Change in the pinning pressures from the M23C6 carbides, the Laves phase, and the MX carbonitrides in the gage section on the grain and lath boundaries of the steel during creep tests at 650 °C under stresses of 100–220 MPa. The critical value corresponds to the pinning pressure, which is the pressure at which the transformation of TMLS into subgrain structure occurs and is 0.12 MPa based on previous investigations [7]

Role of strain-induced coarsening of boundary particles in creep resistance

In the 9Cr–3Cr–3W steel, the role of high densely distributed and fine particles of Laves phase precipitated at lath boundaries in impeding the knitting reaction between free dislocations and the lath boundaries and exerting Zener forces on the low-angle boundaries is the same as the role of the M23C6 carbides [6, 7, 9, 10, 54]. However, resistance of the Laves phase particles to coarsening is significantly lower than one of the M23C6 carbides, and transition to long-term creep correlates with the onset of extensive coarsening of these particles [29] which leads to the dissolution of the fine particles of Laves phase precipitated at lath boundaries in accordance with well-known Gibbs–Thomson schema [55].

Strain-induced coarsening of M23C6 carbides during creep in high-Cr martensitic steels has been reported in several studies [7, 16, 56, 57]. K. Maruyama et al. showed [56] that the transition to long-term creep was attributed to the coarsening of these carbides in grip sections and to the strain-induced coarsening of these carbides under steady-state and tertiary creep.

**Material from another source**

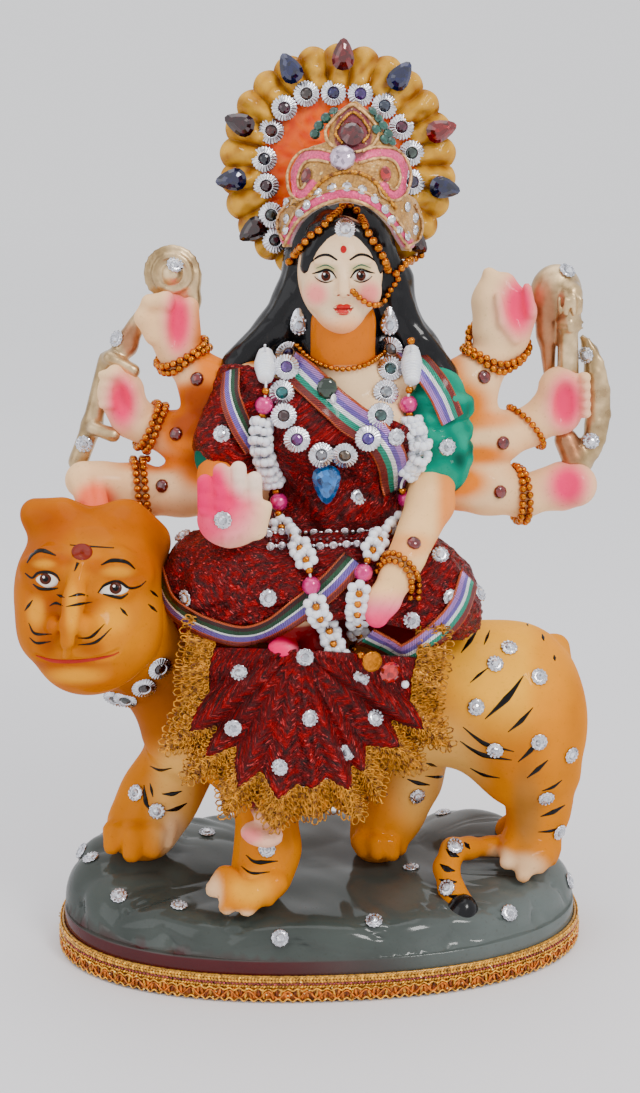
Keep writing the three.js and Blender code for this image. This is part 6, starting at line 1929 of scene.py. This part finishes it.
# Both ends in the picture, how far the front hangs, rows, depth of the middle, bead, half depth
BRACELETS = [
    ((154, 370), (206, 344), 4, 2, 12, 1.3, 8), ((162, 404), (138, 452), 3, 2, 12, 1.3, 8),
        ((138, 468), (144, 527), -3, 2, 10, 1.3, 8),
    ((463, 340), (528, 352), 18, 2, 12, 1.3, 9), ((511, 403), (543, 449), -6, 1, 11, 1.15, 8),
        ((517, 470), (519, 526), -4, 2, 10, 1.3, 8),
]
for _i, (_a, _b, _hang, _rows, _y, _size, _deep) in enumerate(BRACELETS):
    body = Body()
    _p, _q = at(*_a, _y), at(*_b, _y)
    _along = _q - _p
    _half = np.linalg.norm(_along) / 2
    _along = unit(_along)
    _axis = unit(np.cross(_along, (0, 1, 0)))
    _axis = _axis if _axis[2] < 0 else -_axis
    for _row in range(_rows):
        _turn = np.linspace(0, 2 * math.pi, 120)[:, None]
        _ring = (_p + _q) / 2 + _along * _half * np.cos(_turn) - np.array([0, 1,
                0]) * _deep * np.sin(_turn)
        _ring = _ring + _axis * (0.32 * _hang * np.sin(_turn)
                                 + (_row - (_rows - 1) / 2) * 2 * _size)
        _ring = settle(WRISTS, _ring, _size * 0.9, 6)
        strung(body, _ring[:-1], _size)
    piece(f"bracelet_{_i + 1}_beads", body, [GOLD_METAL], [f"bracelet_{_i + 1}"])
body = Body()
for _shift in (0, 7):
    _line = [(379 - _shift * 0.3, 566 + _shift), (388, 555 + _shift), (400, 556 + _shift * 1.2),
             (412 - _shift * 0.6, 568 + _shift), (417 - _shift, 584 + _shift), (417 - _shift, 598)]
    _p, _n = laid(Ground(*named("resting_arm", "lap_cloth")), _line, 1.0, 60, 3)
    strung(body, _p, 1.05)
piece("bracelet_front_beads", body, [GOLD_METAL], ["bracelet_front"])

# Tiger's collar
body = Body()
discs(body, [(159.5, 667.5), (144, 686.5), (126, 698), (116, 697)], 3.9,
      [(0.25, 0.02, 0.03), (0.2, 0.03, 0.03), (0.03, 0.15, 0.08), (0.2, 0.03, 0.03)], everything,
      0.2, 0.35)
piece("collar_discs", body, [SILVER_METAL, GLASS], ["tiger_collar"])

# Red cabochons and clear stickers
CABOCHONS = [(197, 379), (176, 434), (162, 486), (484, 377), (503, 443), (500, 492), (414, 543)]
_p, _n = everything.hits(CABOCHONS)
for _i in range(7):
    body = Body()
    stamp(body, FINE_BEAD, _p[_i:_i + 1] + _n[_i] * 0.1, frames(_n[_i:_i + 1]), (2.4, 2.4, 1.5),
          lin(0.5, 0.02, 0.04))
    piece(f"red_stone_{_i + 1}", body, [GLASS], [f"cabochon_{_i + 1}"])
CAD_STICKERS = [(175, 265), (115, 339), (84, 444), (567, 271), (223, 520), (509, 648), (539, 742),
                (546, 798)]
STICKERS = [(586, 355), (591, 441), (177, 536), (268, 598), (186, 598), (440, 555), (451, 598),
            (412, 620),
            (305, 657), (239, 672), (361, 678), (310, 718), (233, 728), (375, 718), (280, 767),
            (347, 752), (495, 664), (476, 707),
            (539, 677), (495, 750), (559, 832), (571, 755), (481, 593), (417, 796), (157, 811),
            (136, 793), (267, 849),
            (455, 846), (447, 888), (68, 851), (91, 858), (119, 896), (179, 906), (207, 833),
            (280, 938), (374, 921), (411, 868),
            (509, 913), (573, 881), (443, 813), (222, 434), (447, 447), (396, 437), (358, 497)]


def landed(u, v):
    """A pixel, moved inward until something is under it."""
    while everything.cast(EYE, ray(u, v)) is None and abs(u - MIDDLE[0]) > 100:
        u += 2 * np.sign(MIDDLE[0] - u)
    return u, v


def stickers(name, pixels, nodes=()):
    body = Body()
    p, n = everything.hits([landed(*q) for q in pixels])
    p = p + n * 0.05
    spin = frames(n)
    stamp(body, SETTING, p, spin, (2.9, 2.9, 2.6), mat=0)
    stamp(body, STONES, p, spin, (2.9, 2.9, 2.6), lin(0.86, 0.87, 0.9), 1, False)
    piece(name, body, [SILVER_METAL, CLEAR], nodes)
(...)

The 1 wt% W additives highly accelerate the strain-induced coarsening of Laves phase under long-term creep [7]. At an applied stress >120 MPa, under the short-term creep, no pronounced coarsening of these particles takes place in the grip and gage sections of creep specimens. In the long-term creep region, the onset of the tertiary creep stage even at a low strain correlates with the strain-induced coarsening of the M23C6 carbides and the Laves phase particles and a loss of the pinning pressure from these particles.

Abe suggested that precipitation of the Laves phase particles may provide dispersion strengthening [42]. The mechanism of this strengthening is not obvious if a dislocation glides across a lath and does not cross the lath boundaries. A mean dislocation path is equal to the lath thickness. However, it was recently shown by direct TEM observations [19] that dislocation glide occurs along a lath. This glide occurs slowly bowing out because both ends of these dislocations are connected to the mutually opposite lath boundaries. Sessile dislocations that compose the lath boundaries exert a high pinning stress, which is inversely proportional to the lath thickness. Precipitation of the Laves phase particles at the lath boundaries further increases this pinning stress. Climb of dislocation segments is necessary to overcome the boundary M23C6 carbides and Laves phase particles. This is why the depletion of W and Mo from solid solution has a minor effect on the minimum creep rate. The facilitation of general dislocation climb is partially compensated by the pinning stress exerted by the lath boundary particles. In addition, these particles hinder the knitting reaction because local dislocation climb is necessary to bypass these particles, i.e., the role of W and Mo as pinning agents for the knitting reaction as substitutional solutes and in the form of lath boundary Laves phase particles is the same. As a result, the dislocation density is high enough except for the case of creep to rupture when subject to an applied stress of 100 MPa. Strain-induced dissolution of the fine M23C6 carbides and the Laves phase particles at the lath boundaries promotes the knitting reaction, decreases the pinning stress for the dislocation glide, and facilitates coarsening of the laths and their transformation to subgrains. In the 9Cr3W steel, the transition from short-term creep to long-term creep is primarily attributed to this process.

Conclusions

  1. 1.

    The 0.1C–9Cr–3Co–3W–0.5Mo–VNbBN martensitic steel exhibited a creep strength breakdown as a sudden drop in the rupture time at 650 °C under an applied stress of 160 MPa. However, transition from short-term creep to long-term creep was characterized by the deviation from the linear dependence of the Monkman–Grant relationship and an increased value of the creep rate by strain in the acceleration region (dln \( \dot{\varepsilon }_{r} \)/dε) for low applied stresses and appeared at 120 MPa. No effect of these transitions on the power law relationship between the steady-state creep rate and the applied stress was found. This unique creep behavior is associated with strain-induced precipitation of fine particles of Laves phase at lath boundaries.

  2. 2.

    The TMLS remains nearly unchanged during long-term aging up to ~1.6 × 104 h and short-term creep due to a very high Zener drag force exerted by the Laves phase particles and the M23C6 carbides. No strain-induced coarsening of these particles and M(C,N) carbonitrides occurred during short-term creep conditions, and coarsening of these particles during long-term aging and short-term creep was insignificant.

  3. 3.

    Creep strength breakdown at an applied stress of 160 MPa correlated with a depletion of excess W from the solid solution after 2000 h of long-term aging, and no evidence of any correlation between the creep strength breakdown appearance and the formation of the Z-phase particles was found. Transition from short-term creep to long-term creep associated with increased rate of acceleration of tertiary creep at an applied stress of 120 MPa was accompanied by the onset of strain-induced coarsening of the Laves phase particles and the M23C6 carbides, which facilitated the partial transformation of the TMLS. However, the Zener drag force exerted by the boundary particles remained high enough to suppress subgrain coarsening. The negative effect of the strain-induced particle coarsening on the creep resistance was attributed to the dissolution of the fine Laves phase particles located at the lath boundaries.